Les choses ne changeront pas de sitôt
Le potentiel d'amélioration se situe ailleurs, fait valoir Dnevnik :
«Ce mécanisme est le moyen technique le plus puissant existant à ce jour pour protéger le budget européen, et la Commission européenne devrait y avoir recours. ... Au demeurant, on ne peut s'attendre à une amélioration rapide de l'Etat de droit dans l'UE. L'outil et le garant les plus efficaces de la démocratie restent les électeurs, qui ne gobent pas les racontars sur les 'ennemis extérieurs' et les 'individus détestables' de Bruxelles et Luxembourg.»
L'UE n'est pas un distributeur de billets
Les aides de Bruxelles sont liées à certaines conditions, lit-on dans Contributors :
«La décision de la CJUE était attendue depuis longtemps et elle est l'aboutissement d'une série d'évènements et de tentatives visant à garantir le respect du droit européen. Cette décision amènera les gouvernements de Pologne et de Hongrie, mais aussi les gouvernements d'autres pays, à comprendre qu'ils ont tout à perdre en continuant dans cette voie. Qu'ils soient réélus par leurs compatriotes ou pas, le message est clair : l'UE n'est pas un distributeur de billets ! L'argent européen ne profitera pas aux pays qui ne présentent pas les garanties qu'il sera dépensé comme prévu.»
L'importance de règles communes
Hospodářské noviny approuve lui aussi la décision :
«Les juges du Luxembourg ont clairement pris position en faveur de la cohésion du marché intérieur européen. Car si les règles ne sont pas les mêmes pour tous, celui-ci se délitera. La République tchèque étant tributaire de ce marché - synonyme dans notre esprit d'adhésion à l'UE - il est dans l'intérêt du pays de préserver cette cohésion. Le gouvernement tchèque devrait dès lors rappeler aux gouvernements polonais et hongrois qu'il ne saurait y avoir deux poids deux mesures.»
Un revers pour Morawiecki
Pour Gazeta Wyborcza, le fait que le Premier ministre polonais, Mateusz Morawiecki, ait anticipé un autre verdict de la CJUE est un signe de faiblesse :
«S'il avait été élu Premier ministre, c'était notamment pour favoriser la normalisation des relations avec Bruxelles.
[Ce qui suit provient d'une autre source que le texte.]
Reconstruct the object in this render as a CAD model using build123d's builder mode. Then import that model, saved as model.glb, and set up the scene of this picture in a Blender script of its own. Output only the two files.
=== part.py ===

Après son dernier discours devant le Parlement européen, il est clair que l'UE en a assez des supercheries que Morawiecki orchestre sur la scène politique polonaise. Il s'est révélé trop faible politiquement pour pouvoir honorer la promesse qu'il avait faite à Strasbourg, à savoir supprimer la chambre disciplinaire. [Le président du PiS] Jarosław Kaczyński et [le ministre de la Justice] Zbigniew Ziobro ont déjà annoncé qu'ils défendraient la souveraineté polonaise à Bruxelles.»
L'économie ne tolérera pas les sanctions
Des sanctions contre la Hongrie affecteraient aussi les investisseurs étrangers et sont donc peu probables, juge le quotidien pro-FIDESZ Magyar Nemzet :
«Les entreprises étrangères - allemandes notamment - produiront elles aussi moins qu'auparavant en investissant davantage, et elles enregistreront des pertes, ou du moins verront leurs profits se réduire considérablement. Trouvez-moi un entrepreneur allemand qui accepterait, pour des raisons purement idéologiques, d'essuyer des pertes de l'ordre de 5, 10 ou 40 pour cent !»
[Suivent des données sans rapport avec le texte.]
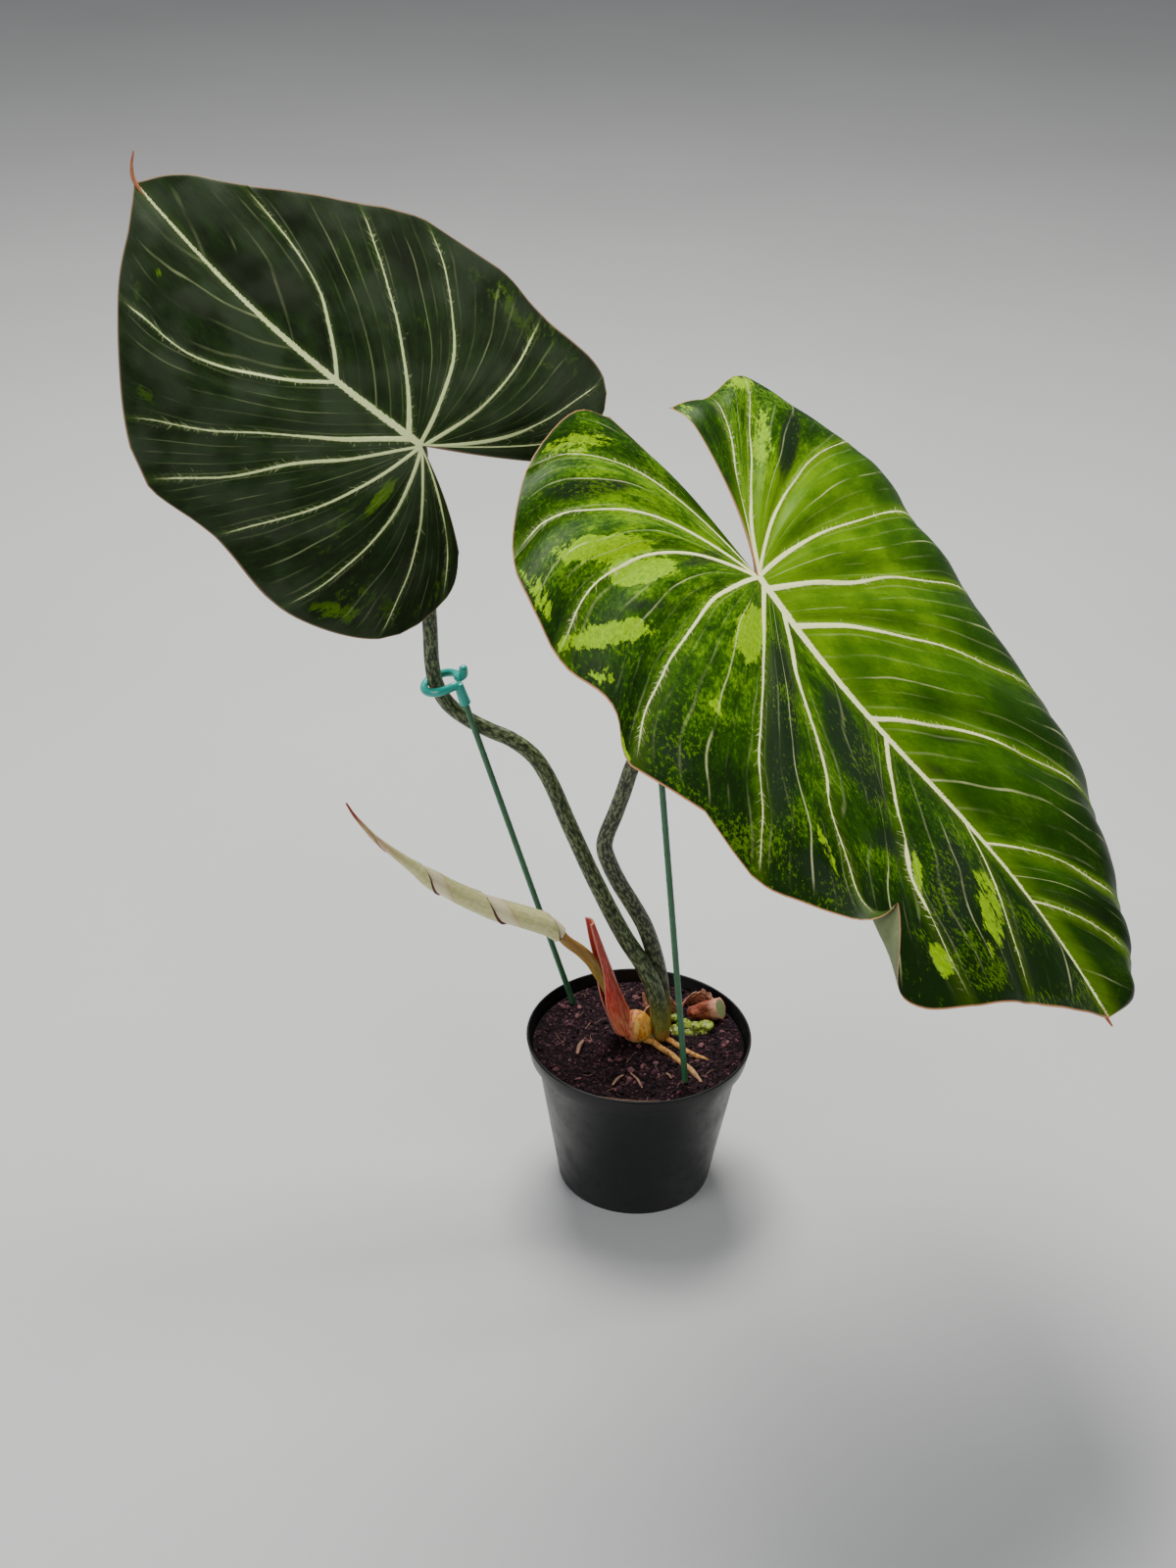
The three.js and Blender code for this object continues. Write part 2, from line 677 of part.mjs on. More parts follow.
// A furled blade: its free margin winds round it and stands out as one low step.
function rolledLeaf() {
  const size = through([5.2, 6.6, 7, 6.9, 6.3, 6, 5.7, 3.6, 2.6, 2, 1.2, 0.6]);
  const radius = (s, angle) => {
    const wound = THREE.MathUtils.euclideanModulo(angle / (2 * Math.PI) - 2.6 * s, 1);
    return size(s) * (0.92 + 0.16 * wound);
  };
  return bar(ROLLED_LEAF, radius, { sides: 12, steps: 26 });
}

const stub = (extra = 0) => bar(STUB, (s) => 5.8 + 1.2 * s + extra, { sides: 12, steps: 5, pad: extra });

const rootSizes = { root_front: [2.6, 2.4, 2.3, 2, 1.4], root_side: [2.2, 2.2, 2, 1.7, 1.2] };

function root(name, points, extra = 0) {
  const size = through(rootSizes[name]);
  return bar(points, (s) => size(s) + extra, { sides: 7, steps: 10, pad: extra });
}

// ---------------------------------------------------------------- stakes and clips

function stake({ foot, top }, extra = 0) {
  return bar([foot, top], () => STAKE_RADIUS + extra, { sides: 10, steps: 1, pad: extra });
}

// The clip is modelled upright on the stake's end, with its loop towards +X.
function clip() {
  const { rod, loop, reach, sleeveRadius, sleeveLength, sleeveTop, socket } = CLIP;
  const sleeve = new THREE.CylinderGeometry(sleeveRadius - 0.4, sleeveRadius + 0.4, sleeveLength, 12);
  sleeve.rotateX(Math.PI / 2).translate(0, 0, sleeveTop - sleeveLength / 2);
  const bore = new THREE.CylinderGeometry(STAKE_RADIUS + GAP, STAKE_RADIUS + GAP, 2 * socket, 10);
  bore.rotateX(Math.PI / 2).translate(0, 0, GAP - socket);
  const path = [[0, 0, 1.6]];
  for (let turn = 150; turn >= -145; turn -= 29.5) {
    const angle = THREE.MathUtils.degToRad(turn);
    path.push([reach + loop * Math.cos(angle), loop * Math.sin(angle), 1.6]);
  }
  path.push([1.6, -8.2, 2.6], [0.4, -8.6, 7]);
  const ring = bar(path, () => rod, { sides: 7, steps: 24 });
  return carve(fuse(sleeve, ring), bore);
}

function placeClip(mesh, { foot, top }, loopCentre) {
  const axis = vec(top).sub(vec(foot)).normalize();
  const towards = vec(loopCentre).sub(vec(top));
  towards.addScaledVector(axis, -towards.dot(axis)).normalize();
  const sideways = new THREE.Vector3().crossVectors(axis, towards);
  mesh.quaternion.setFromRotationMatrix(new THREE.Matrix4().makeBasis(towards, sideways, axis));
  mesh.position.set(...top);
}

// ---------------------------------------------------------------- the plant

const group = new THREE.Group();

function add(name, geometry, color, roughness, metalness = 0) {
  const mesh = new THREE.Mesh(geometry, new THREE.MeshStandardMaterial({ color, roughness, metalness }));
  mesh.name = name;
  group.add(mesh);
  return mesh;
}

const rearPetiole = (extra) => petiole(REAR_PETIOLE, petioleRadii.rear, 28, extra);
const frontPetiole = (extra) => petiole(FRONT_PETIOLE, petioleRadii.front, 24, extra);
const crownHole = rhizome(GAP);

add('pot', pot(), COLOURS.pot, 0.45);
add(
  'soil',
  soil([
    crownHole,
    rearPetiole(GAP),
    frontPetiole(GAP),
    stub(GAP),
    stake(LEFT_STAKE, GAP),
    stake(RIGHT_STAKE, GAP),
    root('root_front', FRONT_ROOT, GAP),
    root('root_side', SIDE_ROOT, GAP),
    ...Object.keys(SHEATHS).map(sheathHole),
  ]),
  COLOURS.soil,
  0.95,
);
add('rhizome', rhizome(), COLOURS.rhizome, 0.5);
add('petiole_rear', carve(rearPetiole(0), crownHole), COLOURS.petiole, 0.6);
add('petiole_front', carve(frontPetiole(0), crownHole), COLOURS.petiole, 0.6);
add('leaf_rear', leaf(REAR_BLADE, REAR_PETIOLE), COLOURS.rearLeaf, 0.7);
add('leaf_front', leaf(FRONT_BLADE, FRONT_PETIOLE), COLOURS.frontLeaf, 0.6);
add('cataphyll', carve(sheath('cataphyll'), crownHole, newPetiole(GAP)), COLOURS.cataphyll, 0.5);
add('petiole_new', carve(newPetiole(), crownHole), COLOURS.newPetiole, 0.5);
add('leaf_rolled', carve(rolledLeaf(), newPetiole(GAP)), COLOURS.rolledLeaf, 0.5);
add('petiole_stub', carve(stub(), crownHole), COLOURS.stub, 0.7);
const footSheath = carve(sheath('base_sheath'), crownHole, rearPetiole(GAP), frontPetiole(GAP));
add('base_sheath', footSheath, COLOURS.drySheath, 0.8);
add('dry_sheath', carve(sheath('dry_sheath'), crownHole, stub(GAP)), COLOURS.drySheath, 0.8);
add('dry_scale', sheath('dry_scale'), COLOURS.drySheath, 0.8);
add('root_front', carve(root('root_front', FRONT_ROOT), crownHole), COLOURS.root, 0.7);
add('root_side', carve(root('root_side', SIDE_ROOT), crownHole, rearPetiole(GAP)), COLOURS.root, 0.7);
add('stake_left', stake(LEFT_STAKE), COLOURS.stake, 0.5);
add('stake_right', stake(RIGHT_STAKE), COLOURS.stake, 0.5);
placeClip(add('clip_left', clip(), COLOURS.clip, 0.3), LEFT_STAKE, [-126.5, 41, 330]);
placeClip(add('clip_right', clip(), COLOURS.clip, 0.3), RIGHT_STAKE, [5, -13, 339]);

export default group;
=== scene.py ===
# %% [markdown]
# # A young Philodendron gloriosum in its nursery pot
# The plant is one rigid thing: a black pot of bark mix, a creeping stem with its bud, two open
# leaves on long stalks, a third leaf still furled, and two thin stakes with clips. The packed
# model gives every piece its place, in metres, with the pot's foot at the origin. This lesson
# gives each of them a finer skin in the same place. All the working values are in millimetres,
# because a plant is easier to think about that way, and are turned into metres at the end.

import math
import random

import bmesh
import bpy
import numpy as np
from mathutils import Matrix, Vector, noise


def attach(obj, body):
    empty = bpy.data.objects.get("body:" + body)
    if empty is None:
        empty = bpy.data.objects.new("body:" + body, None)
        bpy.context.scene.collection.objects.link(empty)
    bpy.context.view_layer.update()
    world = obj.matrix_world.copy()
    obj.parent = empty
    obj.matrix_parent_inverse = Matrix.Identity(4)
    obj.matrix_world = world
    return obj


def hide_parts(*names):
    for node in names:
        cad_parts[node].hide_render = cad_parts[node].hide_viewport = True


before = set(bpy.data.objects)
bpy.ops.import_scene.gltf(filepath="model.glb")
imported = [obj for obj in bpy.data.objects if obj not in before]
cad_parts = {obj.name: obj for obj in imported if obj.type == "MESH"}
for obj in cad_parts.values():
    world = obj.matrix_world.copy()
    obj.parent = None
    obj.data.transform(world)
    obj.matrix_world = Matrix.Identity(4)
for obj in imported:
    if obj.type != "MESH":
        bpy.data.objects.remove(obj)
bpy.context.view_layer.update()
MM = 0.001
print("packed nodes:", ", ".join(sorted(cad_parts)))

# %% [markdown]
# ## The camera
# A plant portrait is taken from above the leaves, looking down by about thirty degrees, so that
# both blades lie open to the eye. The camera is set by its place and by the three directions it
# looks along, with a slight roll, and the lens is a short telephoto.

# %% The camera
CAMERA_PLACE = (-35.7, -1278.0, 1052.3)
CAMERA_PITCH = math.radians(31)
CAMERA_ROLL = math.radians(1.5)

camera_data = bpy.data.cameras.new("portrait_camera")
camera_data.lens = 58.5
camera_data.clip_end = 20
camera = bpy.data.objects.new("portrait_camera", camera_data)
bpy.context.scene.collection.objects.link(camera)
tilt = Matrix.Rotation(math.radians(90) - CAMERA_PITCH, 4, "X")
roll = Matrix.Rotation(CAMERA_ROLL, 4, "Z")
camera.matrix_world = Matrix.Translation(Vector(CAMERA_PLACE) * MM) @ tilt @ roll
bpy.context.scene.camera = camera
print("camera at", tuple(round(c, 3) for c in camera.location))

# %% [markdown]
# ## Floor and light
# The floor is a plain pale sheet that runs far behind the plant. One large soft light hangs high
# behind the plant, where it rakes across the quilting of both leaves, and two weaker ones fill
# the shadows from the front left and the front right.

# %% Floor and light
def area_light(name, place, aim, size, power, colour=(1, 1, 1)):
    data = bpy.data.lights.new(name, "AREA")
    data.shape = "RECTANGLE"
    data.size, data.size_y = size
    data.energy = power
    data.color = colour
    light = bpy.data.objects.new(name, data)
    bpy.context.scene.collection.objects.link(light)
    direction = Vector(aim) - Vector(place)
    light.matrix_world = Matrix.Translation(place) @ direction.to_track_quat("-Z", "Y").to_matrix().to_4x4()


area_light("key_light", (-0.15, 0.75, 1.9), (0.05, 0, 0.4), (0.9, 0.9), 58, (1, 0.99, 0.94))
area_light("left_light", (-1.6, -1.2, 1.1), (0, 0, 0.35), (1.2, 1.2), 18, (0.97, 0.99, 1))
area_light("right_light", (1.5, -1.3, 1.3), (0.05, 0, 0.35), (1.2, 1.2), 15)
world = bpy.data.worlds.new("studio")
world.use_nodes = True
world.node_tree.nodes["Background"].inputs["Color"].default_value = (0.9, 0.92, 0.95, 1)
world.node_tree.nodes["Background"].inputs["Strength"].default_value = 0.22
bpy.context.scene.world = world

floor_mesh = bmesh.new()
bmesh.ops.create_grid(floor_mesh, x_segments=1, y_segments=1, size=6)
floor_data = bpy.data.meshes.new("studio_floor")
floor_mesh.to_mesh(floor_data)
floor_mesh.free()
floor = bpy.data.objects.new("studio_floor", floor_data)
bpy.context.scene.collection.objects.link(floor)

# %% [markdown]
# ## A notebook of finishes
# Every finish on the plant is a Principled shader fed by a few noises. Two small classes keep the
# node work readable. A Wire is one output of a node, and can be reckoned with like a number: each
# sum adds a Math node. A Finish is a material, and its methods add one node each, so a finish
# reads like a recipe. Patterns follow each piece through an attribute of its own, "flow", which
# holds the distance across and along it in millimetres, so nothing slides when a piece bends.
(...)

Il en va de la survie du projet européen
L'UE doit se hâter de recourir à cette nouvelle arme pour préserver l'Etat de droit, juge Le Soir :
«On comprend la prudence de la Commission : si juridiquement tout est désormais bétonné, il n'est pas évident pour 'Bruxelles' d'entrer en guerre contre Viktor Orban à un bon mois des élections hongroises. Ce sera du pain bénit pour celui qui criera au procès politique et pourrait bien gagner ce scrutin. ... Mais la situation est suffisamment grave, au diable ces calculs ! Le ver du recul démocratique est dans le fruit, il faut trancher et frapper un bon coup, malgré le risque. Il y va du projet européen, de sa crédibilité et de sa survie.»